De la presse écrite à la télé, de la L1 à la Premier League
La télévision justement, Benterki ne tardera pas à y débarquer. D’abord à InfoSport, puis à Canal+. Sans tarder, son style retient l’attention des téléspectateurs. Durant quatre ans, le journaliste présentera Jour de foot, vaste tour des stades les soirs de matches, consacré au Championnat de France de football. De week-end en week-end, la touche Benterki se pose et en impose. En 2013, l’envie de changer d’air et d’aller voir du côté du football anglais est forte. L’odeur du fish and chips, le cortège de tacles appuyés, de gardiens maladroits, et de frappes lourdes décochées de l’extérieur de la surface séduisent Messaoud Benterki qui change alors d’horizon. Le journaliste passe des pelouses françaises au gazon anglais avec Match of ze day, large couverture de la Premier League servie par Canal+ Sport. Les affiches sont alors premiums et Benterki, en maître de cérémonie, offre une ribambelle de buts et de rebondissement aux abonnés, jusqu’à devenir un des nouveaux piliers de la chaîne à péage. Inspirée, la direction de Canal+ ne va pas tarder à surfer sur cette cote d’amour grandissante. À l’occasion de cette nouvelle saison de football qui commence, Messaoud Benterki change une nouvelle fois de maillot. Cette fois, il succède à l’homme-orchestre Thomas Thouroude à la présentation de L’Équipe du dimanche. Football anglais, allemand, espagnol, italien : tout y passe, le dimanche soir de 23 h 15 à minuit.
Son Algérie natale, terre des premiers émois autour du football
Mais voilà, derrière la façade médiatique, il y a une histoire méconnue. Elle se passe en terre kabyle. Des souvenirs que le journaliste se remémore avec malice. « La passion pour le foot naît vraiment en 1982. Avec la Coupe du monde. J’étais dans mon petit village de Mansourah à regarder le fameux match RFA-Algérie de 82. C’est de là que tout est parti. » « J’avais 7 ans, poursuit-il, et j’étais un dingue de football jusqu’à m’en faire peur aujourd’hui avec le recul ! (rires) » « Je ne voulais rater aucun match, rien.
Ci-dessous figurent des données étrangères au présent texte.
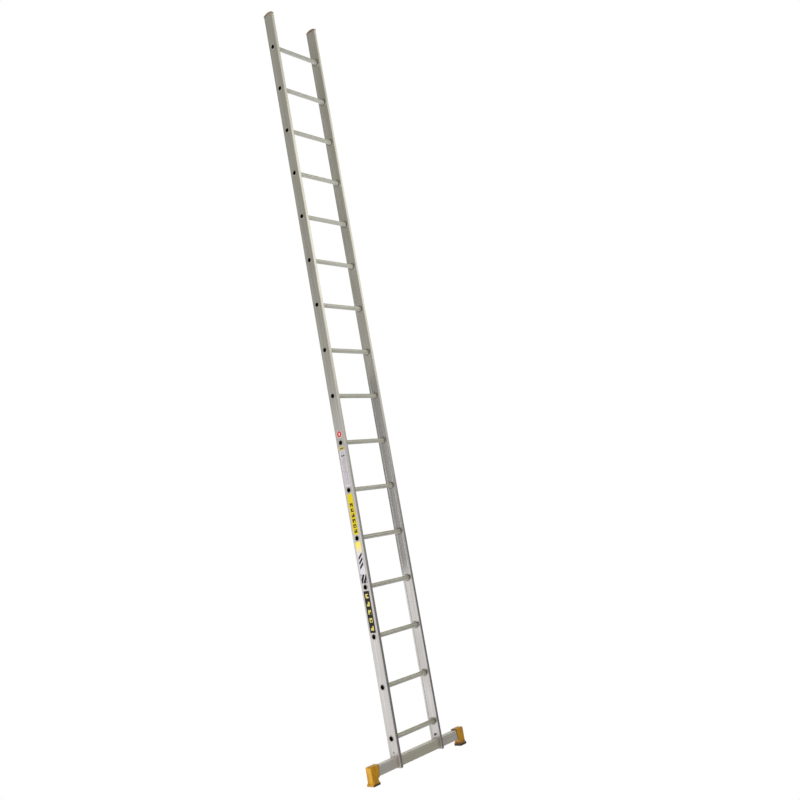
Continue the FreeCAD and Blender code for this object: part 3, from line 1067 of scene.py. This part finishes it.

Alors, quand une partie n’était pas diffusée, on se retrouvait avec des amis autour d’un transistor pour essayer de choper les résultats des championnats qui n’étaient pas couverts à la télévision », ajoute-t-il. Quiconque connaît le football africain sait à quel point les Algériens sont des passionnés par le jeu. Une passion à laquelle il est « dur d’échapper », de l’aveu même du journaliste qui se souvient des écoles qui fermaient parfois en plein après-midi, lorsque des matches étaient retransmis à la télévision.
Les minutes passent. Au fil de la discussion, Benterki évoque naturellement la force des racines et du souvenir. « L’endroit d’où on vient crée des attaches qui marquent. Cela peut être la Kabylie, la Corse, la Normandie, peu importe. Il faut être fier de l’endroit où on est né, de ses origines ! Les souvenirs que j’ai de mes jeunes années en Algérie sont extraordinaires », évoquant des grands-parents qui lui ont inculqué « beaucoup de valeurs », « des gens simples, honnêtes, bienveillants », poursuit-il. De quoi faire revivre dans son coeur et son esprit la maison familiale à Mansourah… « Cela me manque terriblement. Les parties de foot derrière la maison, pieds nus, avec des ballons qu’on fabriquait comme on pouvait, des souvenirs fabuleux ! » dit-il. Aujourd’hui encore, le nouveau présentateur de L’Équipe du dimanche suit les performances de la sélection nationale algérienne. Des Fennecs sur lesquels il pose un regard positif : « La sélection avait jadis un fonctionnement très cyclique, avec quelques belles performances puis de longues traversées du désert… C’en est aujourd’hui terminé grâce au gros travail de la fédération. L’organisation s’est professionnalisée, rationalisée. Les moyens consentis pour la sélection nationale sont désormais remarquables : les coachs sont intéressants, le centre d’entraînement est ultra-moderne et un avion spécialement affrété par la fédération suit désormais l’équipe dans ses déplacements. L’Algérie est aujourd’hui revenue sur la carte du football, c’est une nation forte du continent africain », poursuit-il fièrement.
Une passion pour le football européen qui vient de loin
Arrivé en France en 1982, le journaliste raconte avoir d’abord été fan des Girondins de Bordeaux, avant d’avoir observé avec attention les épopées européennes de l’Olympique de Marseille des années 1990. Là-dessus, le voilà qui livre une dernière anecdote qui illustre son intérêt pour les joutes européennes : « Mon père était assez strict au sujet de la télé et je manquais beaucoup trop de matches à mon goût. Adolescent, je me suis donc retrouvé, avec la complicité de ma mère, à acheter un petit poste de télé que je cachais dans ma chambre, pour pouvoir regarder les matchs de Coupe d’Europe en semaine. »
Avec L’Équipe du dimanche, bien des années plus tard, cette passion du foot semble avoir payé. Le gamin de Mansourah peut toucher du doigt et interroger bien des stars qui font rêver sur la planète foot.